» GIVEN REQUEST: Copy out every line of the data exactly.

■ ■ ■ ■ ■

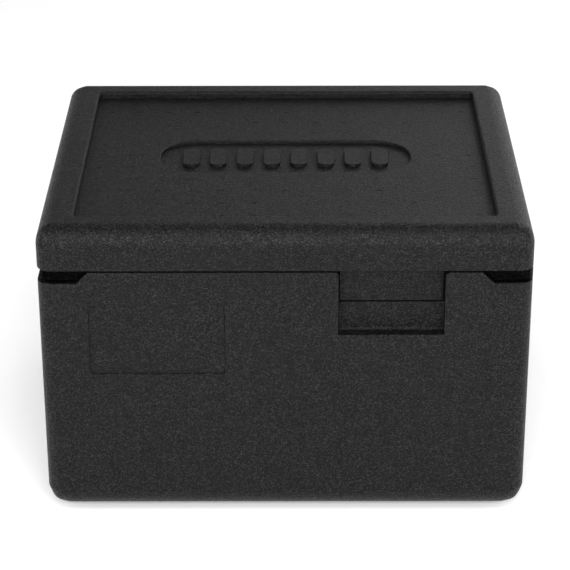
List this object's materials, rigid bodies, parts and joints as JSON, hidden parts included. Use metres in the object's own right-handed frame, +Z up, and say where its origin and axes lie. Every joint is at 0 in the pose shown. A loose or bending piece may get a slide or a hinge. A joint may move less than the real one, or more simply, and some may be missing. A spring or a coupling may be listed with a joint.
{
  "type": "insulated food carrier",
  "caption": "Insulated foam box for a half-size food pan: an open body and a lift-off lid seated on a raised rim, with tongues in pockets, corner finger slots, end grips and a stacking foot.",
  "frame": {"origin": "centre of the footprint, on the surface that the carrier stands on", "axes": "+X along the long side, -Y to the front face with the label panel on its left and the tongue on its right, +Z up, the way the lid lifts"},
  "size_m": [0.39, 0.33, 0.257],
  "materials": {
    "body_foam": "matt black bead foam with a fine moulded grain",
    "lid_foam": "matt black bead foam with a fine moulded grain"
  },
  "bodies": {
    "carrier_body": {"body": "body_foam"},
    "carrier_lid": {"lid": "lid_foam"}
  },
  "joints": [
    {"name": "lid_lift", "type": "slide", "parent": "carrier_body", "child": "carrier_lid", "axis": [0, 0, 1], "range_m": [0, 0.3]}
  ]
}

■ ■ ■ ■ ■

» REPLY:
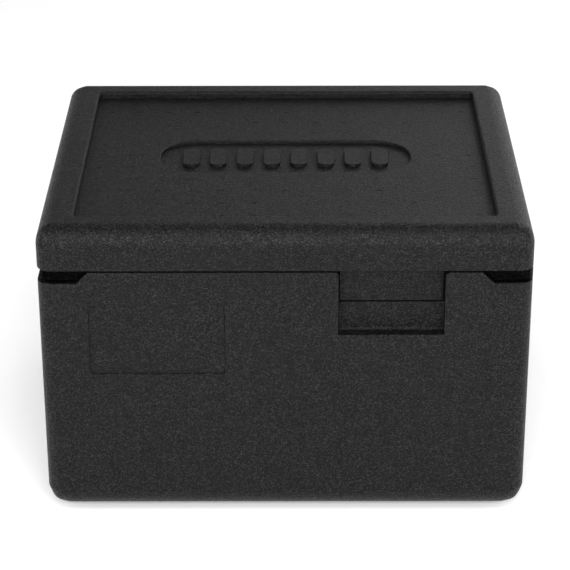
List this object's materials, rigid bodies, parts and joints as JSON, hidden parts included. Use metres in the object's own right-handed frame, +Z up, and say where its origin and axes lie. Every joint is at 0 in the pose shown. A loose or bending piece may get a slide or a hinge. A joint may move less than the real one, or more simply, and some may be missing. A spring or a coupling may be listed with a joint.
{
  "type": "insulated food carrier",
  "caption": "Insulated foam box for a half-size food pan: an open body and a lift-off lid seated on a raised rim, with tongues in pockets, corner finger slots, end grips and a stacking foot.",
  "frame": {"origin": "centre of the footprint, on the surface that the carrier stands on", "axes": "+X along the long side, -Y to the front face with the label panel on its left and the tongue on its right, +Z up, the way the lid lifts"},
  "size_m": [0.39, 0.33, 0.257],
  "materials": {
    "body_foam": "matt black bead foam with a fine moulded grain",
    "lid_foam": "matt black bead foam with a fine moulded grain"
  },
  "bodies": {
    "carrier_body": {"body": "body_foam"},
    "carrier_lid": {"lid": "lid_foam"}
  },
  "joints": [
    {"name": "lid_lift", "type": "slide", "parent": "carrier_body", "child": "carrier_lid", "axis": [0, 0, 1], "range_m": [0, 0.3]}
  ]
}